What does it feel like to be loved? To be pursued? To be so comforted on the regular? What’s it feel like coming home? What’s all this about the one? What’s the family like? What’s the feeling of being liked? Where’s the person I’m supposed to meet? What’s the deal with this thing called life? And why- most of all I ask you WHY all the GODDAMN LIES? Life is not a storybook! Movies are not life! Disney is not the end-all nook. News is wrong as the day is long. I cannot tell you anymore what I was expecting to find at the end of the rainbow- all has been forgotten in the wake of these endless and lonely, disappointing, adulthood tomorrows. All I can say is to the adults of the 80’s- YOU GOT IT WRONG. That was not the life I lived- the one I thought I was getting. It’s not real.
I told my dogs twice today and twice yesterday and twice I will tomorrow- they try eating things- not food- things- I shout- “NOT REAL!” They look at me. “NOT REAL!” I keep shouting it and it resonates within me on a deeper level.

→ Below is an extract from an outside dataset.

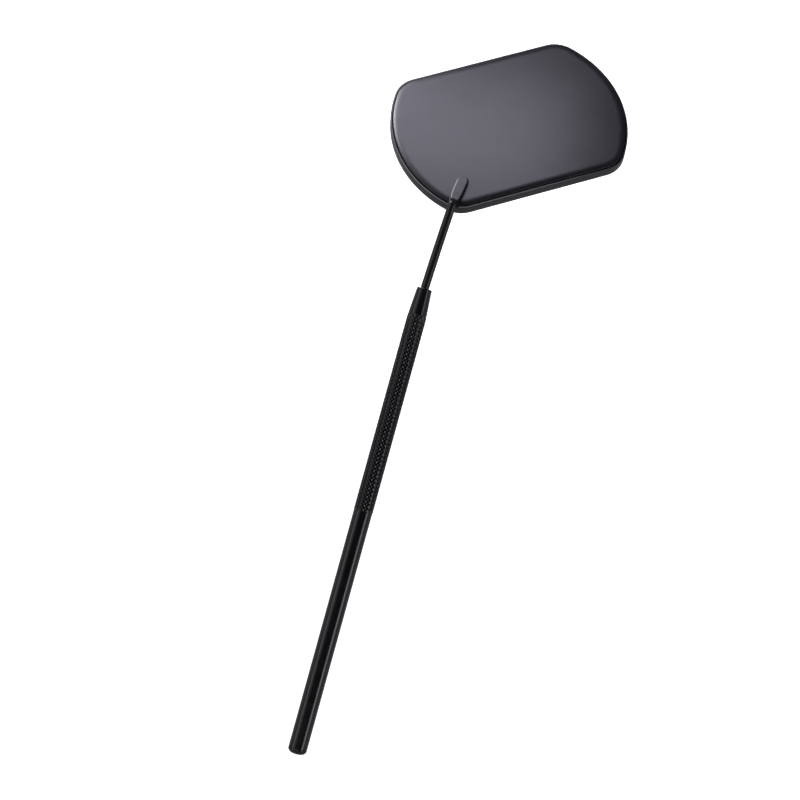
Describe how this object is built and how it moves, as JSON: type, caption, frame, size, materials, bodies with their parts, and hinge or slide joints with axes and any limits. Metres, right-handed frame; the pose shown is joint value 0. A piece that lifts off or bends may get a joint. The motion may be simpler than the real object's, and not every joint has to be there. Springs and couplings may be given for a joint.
{
  "type": "mouth mirror",
  "caption": "Hand-held mouth mirror with a flat cut-circle head on a bent wire stem, screwed into a slim handle with a diamond-knurled grip.",
  "frame": {"origin": "centre of the flat butt face at the lower end of the handle", "axes": "+Y along the handle's axis towards the head; +Z towards the painted back of the head; the glass faces down and back towards the handle"},
  "size_m": [0.0792, 0.2513, 0.0451],
  "materials": {
    "handle_lacquer": "semi-gloss black lacquer",
    "stem_lacquer": "semi-gloss black lacquer",
    "pan_paint": "satin black paint",
    "bezel_paint": "satin black paint",
    "turned_steel": "turned",
    "braze_metal": "brazed",
    "mirror_plate": "polished",
    "silver_layer": "silvered",
    "pad_foam": "foam"
  },
  "bodies": {
    "handle": {"end_plug": "handle_lacquer", "handle_tube": "handle_lacquer", "nose_collar": "handle_lacquer"},
    "ferrule": {"threaded_ferrule": "turned_steel"},
    "head": {"stem": "stem_lacquer", "paddle_bond": "braze_metal", "back_pan": "pan_paint", "bezel_ring": "bezel_paint", "mirror_glass": "mirror_plate", "silver_coating": "silver_layer", "adhesive_pad": "pad_foam"}
  },
  "joints": [
    {"name": "thread_advance", "type": "slide", "parent": "handle", "child": "ferrule", "axis": [0, 1, 0], "range_m": [0, 0.00562]},
    {"name": "head_turn", "type": "hinge", "parent": "ferrule", "child": "head", "pos_m": [0, 0.1568, 0], "axis": [0, 1, 0], "range_deg": [0, 4500]}
  ],
  "couplings": [
    {"joint": "thread_advance", "follows": "head_turn", "m_per_rad": 0.00007162}
  ]
}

I get it. NOT REAL. NOTHING FEELS REAL- how could it? I spent a childhood expecting another reality and the one I’ve got's so much farther from the one I thought it’s impossible to reconcile them. I live alone.
Do you feel the beat of my words? The heart underneath? Do you see my invisible soul? Does such a thing exist? Do I now? Where and who are you? And what’s taken you so long to come? And will you leave me soon? And will I forever be alone? And do you feel the beat of my words? And do I have a heart? And am I worthy of your love? And will my efforts ever be enough? And will I always fall short the things I want most? And how many tomorrows shall I go on? And will the world ever improve? And why do people keep having children when there are already children here who have no people? Don’t they understand LONELINESS? GODDAMN.
Don’t be cool as codfish. Care. Feel. Bleed. Need. And do it better than anyone. We are not the BLASÉ FAIR generation, if we so chose not to become.